Iaia, te escrevi uma carta hoje, como se estivéssemos conversando na hora do lanche. De uma certa forma entendi porque gosto de escrever, pra reencontrar esse gosto de um diálogo sincero. Foi uma das primeiras coisas que fiz, depois de arrumar os teus playmobis que separamos pra levar pro Joca. Te contei como foi dificil fazer planos pra essa semana, minha indecisão libriana estava à toda. Não consegui ainda definir minhas prioridades para os próximos dias. Perdi um bocado de tempo tentando, mas tudo vai se desenhando... Esses dilemas estranhos me mostram o quanto o tempo ainda me aprisiona. Prisioneira do tempo, com a sensação de perdê-lo, de não vivê-lo plenamente... 
Pela primeira vez não estou preocupada contigo. Teu sorriso ontem à noite me tranquilizou. Tinha um bocado de segurança e maturidade nele.
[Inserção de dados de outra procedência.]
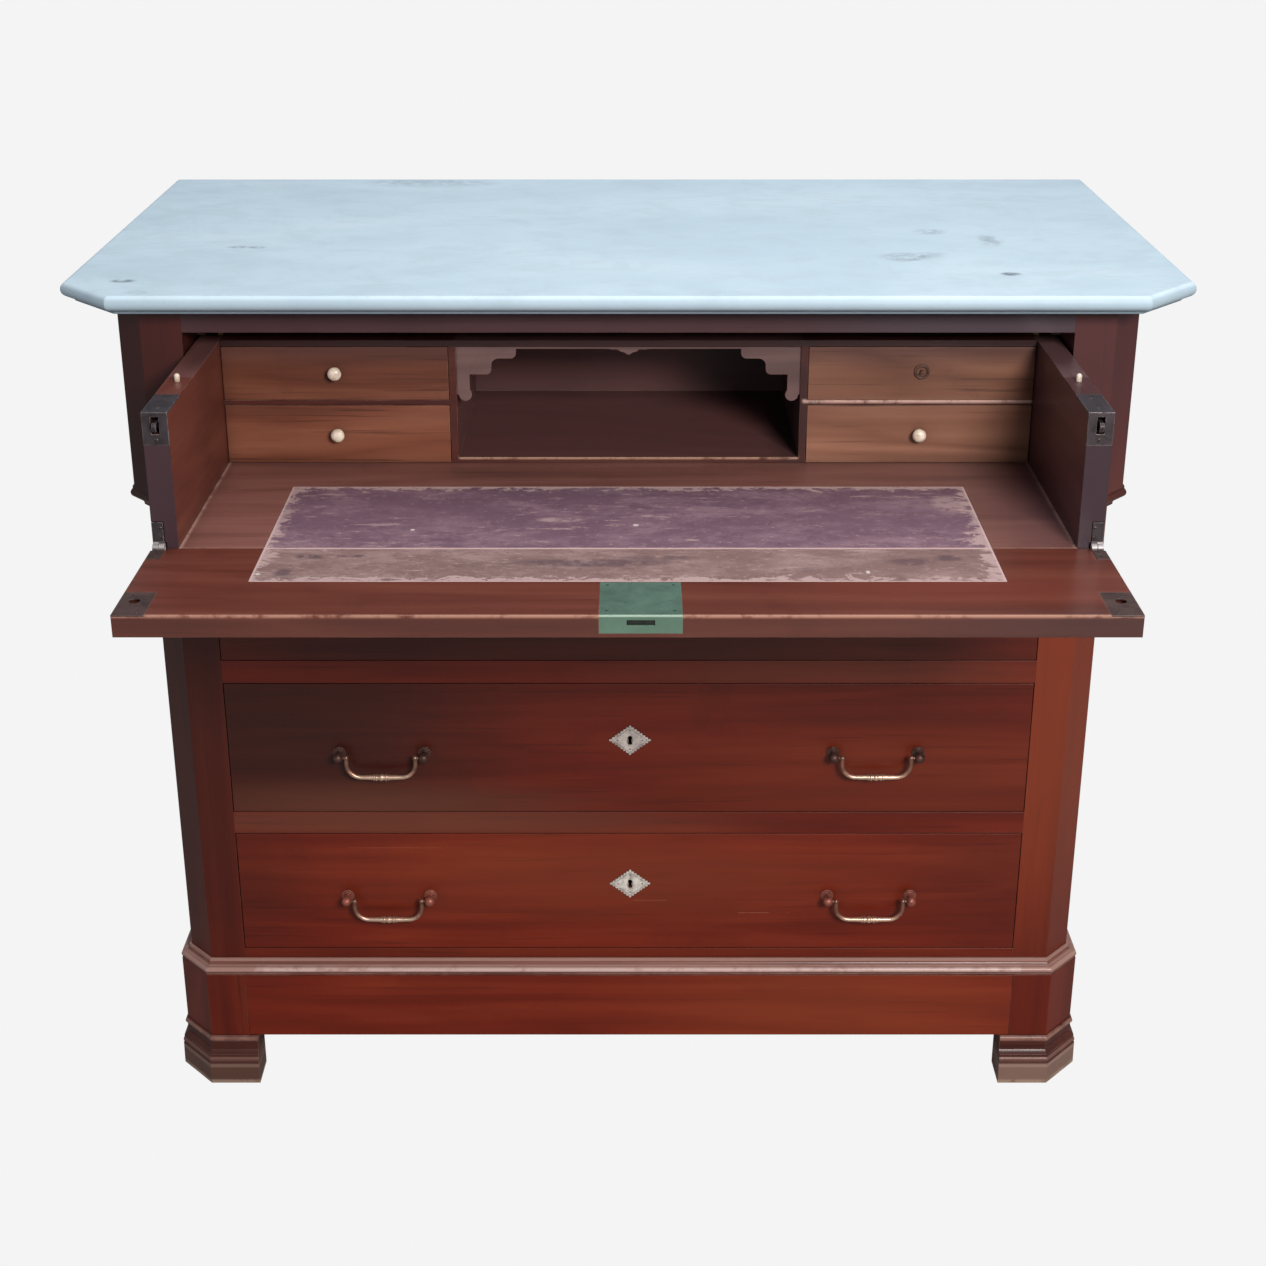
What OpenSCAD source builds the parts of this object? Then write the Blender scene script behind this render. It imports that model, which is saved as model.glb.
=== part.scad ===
// Chest of drawers with a slab top, whose top drawer pulls out and lets its front down as a writing desk.
// Millimetres. +Z is up, the front faces -Y, and the origin is on the floor under the middle of the open
// piece. Inside the modules y = 0 is the front face of the lower stiles.

/* [Case] */
// Width of the lower case over its sides
case_w = 1064; // [980:1:1300]
// Depth from the face of the lower stiles to the back of the case
case_d = 532; // [530:1:620]
// Thickness of the side panels
side_t = 22; // [16:1:30]
// Width of the flat face of each lower stile
stile_w = 41; // [36:1:70]
// Depth of the stiles behind the lower face
stile_d = 55; // [45:1:90]
// Width of the canted corner of the lower case
cant = 30; // [14:1:32]
// How far the upper case steps out from the lower one
upper_step = 12; // [8:1:18]
// Width of the canted corner of the upper case
upper_cant = 30; // [16:1:34]
// Width of the flat face of each upper stile
upper_stile_w = 44; // [36:1:60]
// Depth of the rails between the drawers
rail_d = 50; // [35:1:54]
// Height of the rails between the long drawers
rail_h = 28; // [18:1:40]
// Height of the rail under the lowest long drawer
base_rail_h = 30; // [22:1:40]
// Height of the rail at the waist, under the desk drawer
waist_rail_h = 35; // [26:1:50]
// Height of the rail under the top
top_rail_h = 31; // [24:1:45]
// Thickness of the frame under the top
top_frame_t = 18; // [12:1:22]
// Thickness of the back panel
back_t = 12; // [8:1:18]
// Depth of the sunk fields in the back panel
back_sink = 4; // [2:0.5:6]
// Thickness of the runners and of the bottom board
runner_t = 12; // [8:1:13]
// Width of the runners inside the stiles
runner_w = 22; // [14:1:40]

/* [Top slab] */
// Thickness of the slab
slab_t = 21; // [20:1:30]
// Overhang of the slab over the upper case
slab_over = 52; // [30:1:60]
// Overhang of the slab behind the case
slab_back = 8; // [0:1:20]
// Width of the canted corners of the slab
slab_cant = 62; // [40:1:90]
// Radius of the rounded nose of the slab
nose_r = 8; // [6:0.5:9]
// How far the fillet under the nose stands back from it
nose_step = 5; // [3:0.5:7]

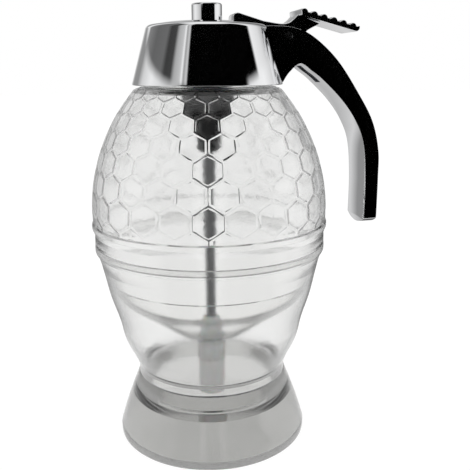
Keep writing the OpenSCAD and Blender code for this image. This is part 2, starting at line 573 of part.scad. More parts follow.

Ele me dizia o quanto você estava feliz em partir e passar uma semana na natureza, conhecendo um novo ambiente, pronto para enfrentar as dificuldades que aparecessem, ansiando mesmo por isso. Foi tão reconfortante poder sentir isso em teu olhar.
Tuas duas mãozinhas acenando da janela do carro me deixaram leve, me fizeram partir abraçada pelo calor gostoso do começo da noite, que me acompanham até agora. 

dimanche 22 juillet 2018

Só e bem acompanhada

Leio ou arrumo os brinquedos ? Como ou tomo banho ? Espera, posso comer quando tiver fome...se tiver. Vejo Netflix ou escuto música ? Posso fazer até várias coisas ao mesmo tempo... acho que nunca experimentei essa liberdade...
Primeiras horas sem nenhuma obrigação. Nem reais, nem imaginárias. As reais são comandadas pelas horas, do almoço e jantar. Mesmo nas férias, tudo que diz respeito às refeições são minhas preocupações, e ocupações. Dividir o dia pra que seja prático, rentável, organizado. Uma grande carga mental diária. A não ser quando viajamos, essa obrigação me persegue, como se eu tivesse que pensar nisso todos os dias. Um hábito que se infiltrou na minha vida, e da qual raramente consigo me livrar... E é à noite que meus medos e inseguranças mais profundos aparecem e exigem uma ação, o que às vezes acaba sendo estranhamente uma ajuda...
As imaginárias, todas as obrigações que imponho a mim mesma, como se cada minuto de ócio devessem ser pagas em trabalho. Me transformei numa escrava da casa. Essas correntes que arrasto comigo estão longe de se romper, mas agora eu as vejo.
Como encontrar um equilíbrio no exercício da maternidade ? Como dividir de forma justa as responsabilidades de uma família ?
Iago volta domingo que vem, Roti sábado, Hector em agosto, Ariel em setembro...eu estarei completamente só por cinco dias, depois de 23 anos. Experimentar cinco dias sem me preocupar com a minha família é um grande desafio, saber aproveitar desse tempo precioso, viver encontrando minhas  prioridades do momento será muito interessante... registrar essas impressões escrevendo, uma alegria.